The Moth Presents All These Wonders: True Stories about Facing the UnknownThe Moth Presents All These Wonders: True Stories about Facing the Unknown by Catherine Burns
My rating: 5 of 5 stars

A collection of stories told on various Moth stages, all relating to the theme of "Facing the Unknown" and including storytellers old, young, familiar, and fresh.

First thoughts: This book is beautiful, heartbreaking, and timely. What better time to read about facing the unknown than when staring down the unknown? It's a humbling feeling to know you're not alone, or that different from a wide variety of other humans.

Favorite quote: "Honesty matters. Vulnerability matters. Being open about who you were at a moment in time when you were in a difficult or an impossible place matters more than anything." - Neil Gaiman, foreword

Storytelling thoughts: While The Moth is about live storytelling more so than reading, I was still so moved by the emotions of the tellers. I can only imagine how powerful it is to be in the room when the stories are being told. Luckily, there are Moth events in Chicago, so someday (as soon as this month!) I can be in the room. For those who don't live near a city where they have live events, there's always the Moth Podcast or Radio Hour.
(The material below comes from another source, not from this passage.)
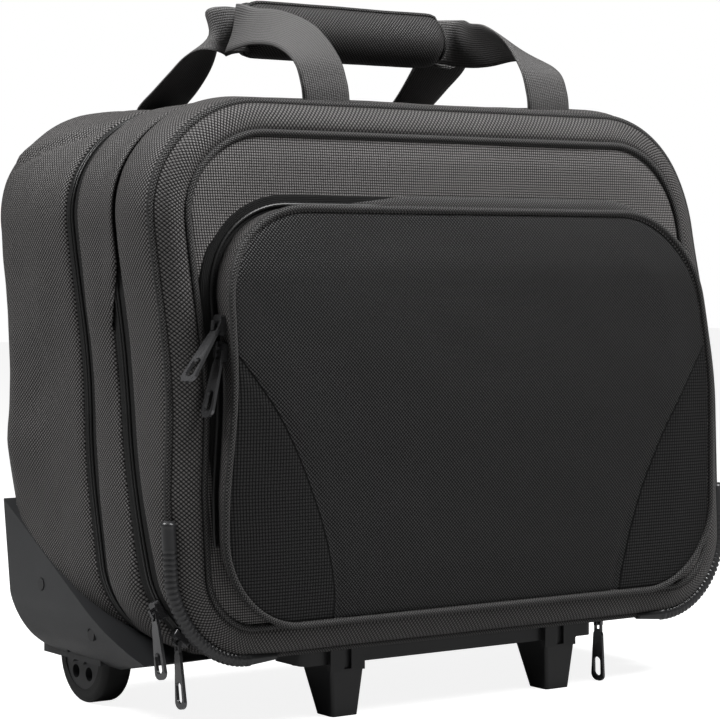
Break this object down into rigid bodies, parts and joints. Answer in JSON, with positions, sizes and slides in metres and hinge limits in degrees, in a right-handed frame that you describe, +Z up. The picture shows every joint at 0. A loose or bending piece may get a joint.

And for those who don't do podcasts, there's this wonderful book.

Storyteller thoughts: I'm excited to seek out other works by the storytellers featured in this collection - some are published authors, others are comedians with Netflix specials, and others have no obvious connection to the storytelling world, except their humanity and a need to share their beautiful stories.

Recommended for: EVERYBODY. This book is now a permanent fixture in my personal library, and I'm going to share it with anyone who says they need something new to read. I can see this being a great gift for graduates or new parents.

Final thoughts: I laughed and cried and felt better about my place on this planet. This will be one of the few books I reread in my lifetime.

Editor's Note: I received a copy of All These Wonders from Blogging for Books in exchange for an honest review.